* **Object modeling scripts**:
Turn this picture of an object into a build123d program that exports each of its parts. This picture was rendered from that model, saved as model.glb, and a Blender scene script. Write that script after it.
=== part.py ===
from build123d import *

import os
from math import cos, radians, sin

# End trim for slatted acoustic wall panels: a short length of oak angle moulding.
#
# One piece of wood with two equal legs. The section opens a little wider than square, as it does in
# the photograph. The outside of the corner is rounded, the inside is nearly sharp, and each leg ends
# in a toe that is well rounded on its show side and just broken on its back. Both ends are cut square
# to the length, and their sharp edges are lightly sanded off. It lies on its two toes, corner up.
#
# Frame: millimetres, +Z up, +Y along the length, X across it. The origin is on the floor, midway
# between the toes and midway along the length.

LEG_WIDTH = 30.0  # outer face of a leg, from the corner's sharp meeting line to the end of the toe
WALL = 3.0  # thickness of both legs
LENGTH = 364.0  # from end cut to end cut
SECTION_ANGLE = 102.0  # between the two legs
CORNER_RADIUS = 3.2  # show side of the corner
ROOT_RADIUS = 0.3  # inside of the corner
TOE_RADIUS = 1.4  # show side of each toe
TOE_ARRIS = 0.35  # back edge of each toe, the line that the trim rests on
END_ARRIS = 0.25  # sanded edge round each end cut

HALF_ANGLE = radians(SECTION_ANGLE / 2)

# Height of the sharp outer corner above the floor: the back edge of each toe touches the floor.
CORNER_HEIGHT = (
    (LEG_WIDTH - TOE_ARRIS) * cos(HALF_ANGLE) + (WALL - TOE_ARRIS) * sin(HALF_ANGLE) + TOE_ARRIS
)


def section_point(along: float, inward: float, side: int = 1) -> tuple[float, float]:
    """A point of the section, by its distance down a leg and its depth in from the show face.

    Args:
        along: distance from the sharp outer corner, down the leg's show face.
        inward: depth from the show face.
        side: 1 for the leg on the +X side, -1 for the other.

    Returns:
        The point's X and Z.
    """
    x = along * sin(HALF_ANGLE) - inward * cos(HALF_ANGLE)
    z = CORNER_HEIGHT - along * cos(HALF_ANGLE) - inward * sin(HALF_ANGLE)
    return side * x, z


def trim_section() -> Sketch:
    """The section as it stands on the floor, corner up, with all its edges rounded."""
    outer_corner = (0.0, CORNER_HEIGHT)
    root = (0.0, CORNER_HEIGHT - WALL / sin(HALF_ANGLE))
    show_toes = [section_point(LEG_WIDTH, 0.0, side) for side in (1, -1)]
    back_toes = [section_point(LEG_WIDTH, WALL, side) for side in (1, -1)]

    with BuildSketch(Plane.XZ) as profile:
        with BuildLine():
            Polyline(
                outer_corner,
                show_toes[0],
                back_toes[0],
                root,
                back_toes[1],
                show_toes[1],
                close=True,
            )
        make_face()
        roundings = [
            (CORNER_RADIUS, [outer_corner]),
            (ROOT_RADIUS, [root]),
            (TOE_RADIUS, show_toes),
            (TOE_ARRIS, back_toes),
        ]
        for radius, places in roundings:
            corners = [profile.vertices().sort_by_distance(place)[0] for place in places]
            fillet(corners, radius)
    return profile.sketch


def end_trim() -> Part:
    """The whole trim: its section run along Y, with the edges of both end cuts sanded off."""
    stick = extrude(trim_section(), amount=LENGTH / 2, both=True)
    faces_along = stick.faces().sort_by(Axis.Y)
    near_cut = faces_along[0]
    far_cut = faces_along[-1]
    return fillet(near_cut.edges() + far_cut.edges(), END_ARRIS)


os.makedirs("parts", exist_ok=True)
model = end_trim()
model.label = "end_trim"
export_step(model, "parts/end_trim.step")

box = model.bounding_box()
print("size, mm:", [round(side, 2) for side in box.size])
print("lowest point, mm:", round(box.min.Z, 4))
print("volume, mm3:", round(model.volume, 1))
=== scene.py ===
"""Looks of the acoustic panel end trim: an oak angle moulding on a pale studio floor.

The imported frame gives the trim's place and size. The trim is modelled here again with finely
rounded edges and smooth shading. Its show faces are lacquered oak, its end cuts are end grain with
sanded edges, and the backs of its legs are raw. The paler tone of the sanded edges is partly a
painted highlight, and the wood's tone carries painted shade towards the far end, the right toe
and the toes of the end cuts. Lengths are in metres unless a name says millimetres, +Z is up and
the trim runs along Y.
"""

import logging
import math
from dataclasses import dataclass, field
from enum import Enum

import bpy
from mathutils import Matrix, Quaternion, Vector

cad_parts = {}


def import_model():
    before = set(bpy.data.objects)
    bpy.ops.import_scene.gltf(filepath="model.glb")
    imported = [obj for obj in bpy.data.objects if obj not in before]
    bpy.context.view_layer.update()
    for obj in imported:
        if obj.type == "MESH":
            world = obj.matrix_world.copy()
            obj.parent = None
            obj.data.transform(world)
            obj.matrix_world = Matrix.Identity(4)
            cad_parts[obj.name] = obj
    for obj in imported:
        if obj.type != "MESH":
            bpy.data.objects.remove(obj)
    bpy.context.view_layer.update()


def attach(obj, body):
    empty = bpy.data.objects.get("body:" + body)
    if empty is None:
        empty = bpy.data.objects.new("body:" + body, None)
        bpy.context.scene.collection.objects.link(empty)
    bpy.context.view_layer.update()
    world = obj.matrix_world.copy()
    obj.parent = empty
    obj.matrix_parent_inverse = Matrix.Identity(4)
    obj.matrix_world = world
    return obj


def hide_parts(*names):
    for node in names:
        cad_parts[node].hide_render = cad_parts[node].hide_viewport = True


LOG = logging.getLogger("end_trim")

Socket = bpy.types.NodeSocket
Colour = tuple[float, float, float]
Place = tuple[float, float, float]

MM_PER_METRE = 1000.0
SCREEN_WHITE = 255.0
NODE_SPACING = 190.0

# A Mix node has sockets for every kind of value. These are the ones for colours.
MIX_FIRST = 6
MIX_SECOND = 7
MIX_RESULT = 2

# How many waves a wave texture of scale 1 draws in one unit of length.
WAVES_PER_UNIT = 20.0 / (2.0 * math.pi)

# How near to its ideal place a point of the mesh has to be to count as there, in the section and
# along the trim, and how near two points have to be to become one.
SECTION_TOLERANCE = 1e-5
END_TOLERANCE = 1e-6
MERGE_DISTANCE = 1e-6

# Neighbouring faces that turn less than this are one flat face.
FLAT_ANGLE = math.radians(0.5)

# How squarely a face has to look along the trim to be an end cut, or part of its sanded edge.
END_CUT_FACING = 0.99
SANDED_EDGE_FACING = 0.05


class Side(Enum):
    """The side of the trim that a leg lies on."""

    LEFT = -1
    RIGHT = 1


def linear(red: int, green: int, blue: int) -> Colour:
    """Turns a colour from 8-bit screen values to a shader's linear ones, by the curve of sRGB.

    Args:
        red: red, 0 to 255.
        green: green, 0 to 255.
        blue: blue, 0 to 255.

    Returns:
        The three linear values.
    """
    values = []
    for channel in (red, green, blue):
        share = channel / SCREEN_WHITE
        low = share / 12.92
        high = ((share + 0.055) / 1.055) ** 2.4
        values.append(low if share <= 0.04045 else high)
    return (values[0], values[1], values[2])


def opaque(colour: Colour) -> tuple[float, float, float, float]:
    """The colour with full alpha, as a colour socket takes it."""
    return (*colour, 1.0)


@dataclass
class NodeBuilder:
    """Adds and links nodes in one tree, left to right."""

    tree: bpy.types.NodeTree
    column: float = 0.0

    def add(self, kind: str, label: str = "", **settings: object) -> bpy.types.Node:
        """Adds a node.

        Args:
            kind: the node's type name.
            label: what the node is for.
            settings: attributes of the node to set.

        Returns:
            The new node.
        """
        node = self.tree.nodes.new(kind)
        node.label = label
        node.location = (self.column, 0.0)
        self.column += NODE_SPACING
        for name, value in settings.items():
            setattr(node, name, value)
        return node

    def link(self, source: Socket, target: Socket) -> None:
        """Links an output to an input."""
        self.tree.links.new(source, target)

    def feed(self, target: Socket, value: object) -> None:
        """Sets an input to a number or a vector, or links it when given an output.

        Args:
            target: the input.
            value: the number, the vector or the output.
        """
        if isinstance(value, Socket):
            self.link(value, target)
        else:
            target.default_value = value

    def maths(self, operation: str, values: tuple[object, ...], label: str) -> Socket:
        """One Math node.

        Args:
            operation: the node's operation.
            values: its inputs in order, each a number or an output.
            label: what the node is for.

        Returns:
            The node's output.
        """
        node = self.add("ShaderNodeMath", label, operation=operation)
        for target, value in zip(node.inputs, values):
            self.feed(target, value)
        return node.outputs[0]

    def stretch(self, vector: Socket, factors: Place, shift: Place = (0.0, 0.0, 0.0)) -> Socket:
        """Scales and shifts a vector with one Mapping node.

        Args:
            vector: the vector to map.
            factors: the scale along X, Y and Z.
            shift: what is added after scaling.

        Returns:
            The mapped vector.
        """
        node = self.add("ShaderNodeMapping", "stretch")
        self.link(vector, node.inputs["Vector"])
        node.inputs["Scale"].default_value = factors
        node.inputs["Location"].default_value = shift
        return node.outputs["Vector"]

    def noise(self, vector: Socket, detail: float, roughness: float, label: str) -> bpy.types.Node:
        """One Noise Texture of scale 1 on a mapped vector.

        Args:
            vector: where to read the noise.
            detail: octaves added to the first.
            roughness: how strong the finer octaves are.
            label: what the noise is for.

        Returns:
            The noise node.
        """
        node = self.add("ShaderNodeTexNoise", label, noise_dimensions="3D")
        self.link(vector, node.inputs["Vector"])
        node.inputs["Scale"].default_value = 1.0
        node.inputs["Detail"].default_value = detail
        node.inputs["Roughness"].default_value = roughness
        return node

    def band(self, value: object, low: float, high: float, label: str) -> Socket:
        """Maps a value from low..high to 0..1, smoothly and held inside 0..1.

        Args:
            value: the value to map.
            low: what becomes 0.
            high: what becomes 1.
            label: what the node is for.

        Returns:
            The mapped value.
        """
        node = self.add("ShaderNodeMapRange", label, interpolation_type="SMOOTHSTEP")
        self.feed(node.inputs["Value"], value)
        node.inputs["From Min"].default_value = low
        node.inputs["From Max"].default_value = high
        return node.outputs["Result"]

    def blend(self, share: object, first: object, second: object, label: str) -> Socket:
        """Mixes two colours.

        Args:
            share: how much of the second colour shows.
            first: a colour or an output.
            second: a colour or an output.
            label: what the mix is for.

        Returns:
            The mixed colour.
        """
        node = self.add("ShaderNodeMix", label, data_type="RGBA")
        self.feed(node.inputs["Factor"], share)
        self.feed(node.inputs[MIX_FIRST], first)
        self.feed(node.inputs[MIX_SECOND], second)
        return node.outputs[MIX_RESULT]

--

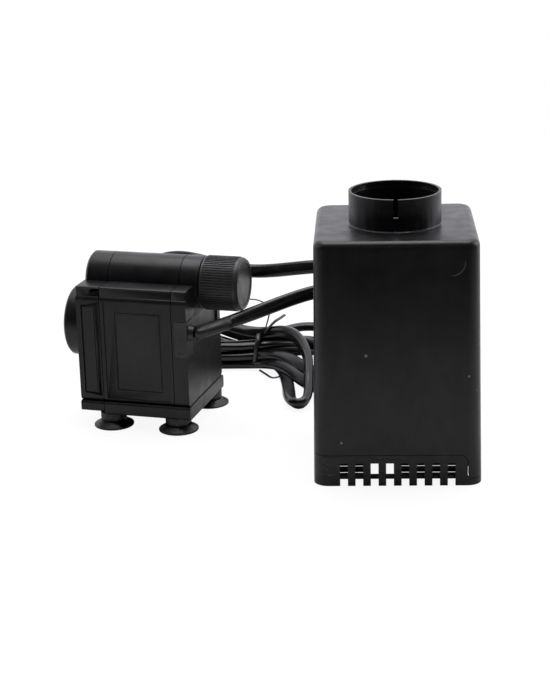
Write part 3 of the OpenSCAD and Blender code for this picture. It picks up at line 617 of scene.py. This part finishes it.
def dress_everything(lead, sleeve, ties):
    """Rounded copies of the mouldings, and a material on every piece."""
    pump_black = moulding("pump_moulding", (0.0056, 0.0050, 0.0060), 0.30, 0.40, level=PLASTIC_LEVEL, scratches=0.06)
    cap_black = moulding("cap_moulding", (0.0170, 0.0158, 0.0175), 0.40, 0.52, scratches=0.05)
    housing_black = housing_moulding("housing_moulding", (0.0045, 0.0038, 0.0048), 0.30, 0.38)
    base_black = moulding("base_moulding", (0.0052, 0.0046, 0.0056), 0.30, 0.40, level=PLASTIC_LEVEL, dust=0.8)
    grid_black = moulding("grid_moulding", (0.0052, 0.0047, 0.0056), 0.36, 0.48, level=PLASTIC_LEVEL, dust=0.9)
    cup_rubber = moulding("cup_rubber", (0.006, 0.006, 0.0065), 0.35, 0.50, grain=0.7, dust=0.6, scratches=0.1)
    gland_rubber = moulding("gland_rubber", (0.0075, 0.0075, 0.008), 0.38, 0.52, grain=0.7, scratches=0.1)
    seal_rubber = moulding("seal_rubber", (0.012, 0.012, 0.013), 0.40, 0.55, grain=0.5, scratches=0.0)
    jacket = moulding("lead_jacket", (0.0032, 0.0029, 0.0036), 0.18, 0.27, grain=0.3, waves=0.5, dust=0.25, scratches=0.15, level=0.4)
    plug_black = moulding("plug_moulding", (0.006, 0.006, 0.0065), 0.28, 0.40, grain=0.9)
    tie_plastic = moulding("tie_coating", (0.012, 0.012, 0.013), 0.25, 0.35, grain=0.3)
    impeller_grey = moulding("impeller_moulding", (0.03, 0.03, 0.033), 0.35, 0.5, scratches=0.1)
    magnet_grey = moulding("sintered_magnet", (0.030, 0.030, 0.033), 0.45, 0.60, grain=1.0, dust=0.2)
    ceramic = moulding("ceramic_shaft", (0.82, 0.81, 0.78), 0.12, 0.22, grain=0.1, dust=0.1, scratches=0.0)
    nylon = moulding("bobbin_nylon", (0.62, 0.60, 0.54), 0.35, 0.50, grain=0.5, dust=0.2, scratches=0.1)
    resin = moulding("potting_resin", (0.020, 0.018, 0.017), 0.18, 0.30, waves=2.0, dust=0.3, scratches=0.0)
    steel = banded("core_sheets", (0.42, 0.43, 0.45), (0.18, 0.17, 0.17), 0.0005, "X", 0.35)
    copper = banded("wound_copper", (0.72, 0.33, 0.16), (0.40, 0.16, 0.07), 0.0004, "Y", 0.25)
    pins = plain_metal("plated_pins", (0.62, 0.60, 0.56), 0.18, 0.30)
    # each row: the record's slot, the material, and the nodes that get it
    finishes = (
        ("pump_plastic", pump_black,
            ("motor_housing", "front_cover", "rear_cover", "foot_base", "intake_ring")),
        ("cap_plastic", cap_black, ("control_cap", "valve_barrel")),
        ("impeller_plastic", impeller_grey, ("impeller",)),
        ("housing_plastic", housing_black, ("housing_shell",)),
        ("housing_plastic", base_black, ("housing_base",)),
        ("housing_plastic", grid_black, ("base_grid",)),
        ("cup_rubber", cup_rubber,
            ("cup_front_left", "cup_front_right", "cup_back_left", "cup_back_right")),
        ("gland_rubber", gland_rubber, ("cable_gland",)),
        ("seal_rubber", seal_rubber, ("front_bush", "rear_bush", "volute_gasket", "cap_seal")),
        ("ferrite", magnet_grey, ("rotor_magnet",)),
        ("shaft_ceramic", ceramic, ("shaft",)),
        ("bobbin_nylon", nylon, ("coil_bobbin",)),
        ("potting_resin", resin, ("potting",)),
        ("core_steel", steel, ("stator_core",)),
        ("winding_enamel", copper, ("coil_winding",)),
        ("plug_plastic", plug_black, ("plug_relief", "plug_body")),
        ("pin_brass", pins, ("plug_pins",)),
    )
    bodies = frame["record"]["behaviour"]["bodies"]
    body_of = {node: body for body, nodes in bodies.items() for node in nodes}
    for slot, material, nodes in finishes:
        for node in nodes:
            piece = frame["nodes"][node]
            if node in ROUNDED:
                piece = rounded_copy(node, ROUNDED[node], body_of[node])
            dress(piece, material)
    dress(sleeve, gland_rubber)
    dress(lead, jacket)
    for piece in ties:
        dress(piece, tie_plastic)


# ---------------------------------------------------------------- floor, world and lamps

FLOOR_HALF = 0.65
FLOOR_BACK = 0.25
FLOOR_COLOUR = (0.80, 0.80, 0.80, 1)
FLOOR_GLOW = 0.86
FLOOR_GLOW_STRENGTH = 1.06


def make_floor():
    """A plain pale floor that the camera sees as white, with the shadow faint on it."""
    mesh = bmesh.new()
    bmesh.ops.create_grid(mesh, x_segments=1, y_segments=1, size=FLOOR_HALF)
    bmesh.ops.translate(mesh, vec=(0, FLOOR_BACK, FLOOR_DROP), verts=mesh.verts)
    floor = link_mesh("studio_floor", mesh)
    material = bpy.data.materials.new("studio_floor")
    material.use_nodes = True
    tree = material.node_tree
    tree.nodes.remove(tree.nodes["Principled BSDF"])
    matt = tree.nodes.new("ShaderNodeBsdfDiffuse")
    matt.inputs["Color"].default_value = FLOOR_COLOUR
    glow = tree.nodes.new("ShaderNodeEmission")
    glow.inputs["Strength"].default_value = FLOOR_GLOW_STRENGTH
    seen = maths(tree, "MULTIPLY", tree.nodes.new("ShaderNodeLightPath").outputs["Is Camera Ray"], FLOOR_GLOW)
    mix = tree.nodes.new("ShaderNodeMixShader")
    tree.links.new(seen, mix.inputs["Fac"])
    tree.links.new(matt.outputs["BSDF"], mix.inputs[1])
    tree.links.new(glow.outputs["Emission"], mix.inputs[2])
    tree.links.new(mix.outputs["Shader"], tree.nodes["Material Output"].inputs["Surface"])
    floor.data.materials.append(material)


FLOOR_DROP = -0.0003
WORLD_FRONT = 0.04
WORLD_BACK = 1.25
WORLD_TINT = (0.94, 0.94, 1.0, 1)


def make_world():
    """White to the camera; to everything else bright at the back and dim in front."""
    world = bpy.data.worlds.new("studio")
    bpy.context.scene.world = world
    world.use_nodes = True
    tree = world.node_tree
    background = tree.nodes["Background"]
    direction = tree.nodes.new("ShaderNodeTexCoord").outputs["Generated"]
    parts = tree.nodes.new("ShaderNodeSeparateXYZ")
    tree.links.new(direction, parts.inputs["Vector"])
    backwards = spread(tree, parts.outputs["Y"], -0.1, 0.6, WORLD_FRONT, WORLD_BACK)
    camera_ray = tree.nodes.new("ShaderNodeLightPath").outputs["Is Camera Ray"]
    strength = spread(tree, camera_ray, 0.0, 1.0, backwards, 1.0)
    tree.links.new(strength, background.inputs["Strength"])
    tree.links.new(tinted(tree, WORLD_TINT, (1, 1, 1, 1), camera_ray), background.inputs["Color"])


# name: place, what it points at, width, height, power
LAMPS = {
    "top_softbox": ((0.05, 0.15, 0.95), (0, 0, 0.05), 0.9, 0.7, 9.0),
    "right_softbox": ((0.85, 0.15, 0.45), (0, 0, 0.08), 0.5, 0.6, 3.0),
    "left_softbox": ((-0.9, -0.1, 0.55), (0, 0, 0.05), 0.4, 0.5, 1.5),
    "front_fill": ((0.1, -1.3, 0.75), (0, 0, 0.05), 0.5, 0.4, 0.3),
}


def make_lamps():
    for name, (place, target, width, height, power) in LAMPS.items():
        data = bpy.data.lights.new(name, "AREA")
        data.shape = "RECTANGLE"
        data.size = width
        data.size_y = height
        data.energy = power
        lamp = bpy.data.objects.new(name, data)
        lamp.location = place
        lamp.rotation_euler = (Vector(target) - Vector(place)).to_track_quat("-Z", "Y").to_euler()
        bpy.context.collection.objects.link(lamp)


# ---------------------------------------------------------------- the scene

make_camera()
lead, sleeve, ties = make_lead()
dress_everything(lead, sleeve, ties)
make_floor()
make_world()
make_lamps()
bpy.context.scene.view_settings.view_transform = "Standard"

* **The request**: Will you return exactly the lines above from the one with "with BuildSketch(Plane.XZ) as" down to the one with "obj.parent = None", counting both as part of the range?

* **In response**:
    with BuildSketch(Plane.XZ) as profile:
        with BuildLine():
            Polyline(
                outer_corner,
                show_toes[0],
                back_toes[0],
                root,
                back_toes[1],
                show_toes[1],
                close=True,
            )
        make_face()
        roundings = [
            (CORNER_RADIUS, [outer_corner]),
            (ROOT_RADIUS, [root]),
            (TOE_RADIUS, show_toes),
            (TOE_ARRIS, back_toes),
        ]
        for radius, places in roundings:
            corners = [profile.vertices().sort_by_distance(place)[0] for place in places]
            fillet(corners, radius)
    return profile.sketch


def end_trim() -> Part:
    """The whole trim: its section run along Y, with the edges of both end cuts sanded off."""
    stick = extrude(trim_section(), amount=LENGTH / 2, both=True)
    faces_along = stick.faces().sort_by(Axis.Y)
    near_cut = faces_along[0]
    far_cut = faces_along[-1]
    return fillet(near_cut.edges() + far_cut.edges(), END_ARRIS)


os.makedirs("parts", exist_ok=True)
model = end_trim()
model.label = "end_trim"
export_step(model, "parts/end_trim.step")

box = model.bounding_box()
print("size, mm:", [round(side, 2) for side in box.size])
print("lowest point, mm:", round(box.min.Z, 4))
print("volume, mm3:", round(model.volume, 1))
=== scene.py ===
"""Looks of the acoustic panel end trim: an oak angle moulding on a pale studio floor.

The imported frame gives the trim's place and size. The trim is modelled here again with finely
rounded edges and smooth shading. Its show faces are lacquered oak, its end cuts are end grain with
sanded edges, and the backs of its legs are raw. The paler tone of the sanded edges is partly a
painted highlight, and the wood's tone carries painted shade towards the far end, the right toe
and the toes of the end cuts. Lengths are in metres unless a name says millimetres, +Z is up and
the trim runs along Y.
"""

import logging
import math
from dataclasses import dataclass, field
from enum import Enum

import bpy
from mathutils import Matrix, Quaternion, Vector

cad_parts = {}


def import_model():
    before = set(bpy.data.objects)
    bpy.ops.import_scene.gltf(filepath="model.glb")
    imported = [obj for obj in bpy.data.objects if obj not in before]
    bpy.context.view_layer.update()
    for obj in imported:
        if obj.type == "MESH":
            world = obj.matrix_world.copy()
            obj.parent = None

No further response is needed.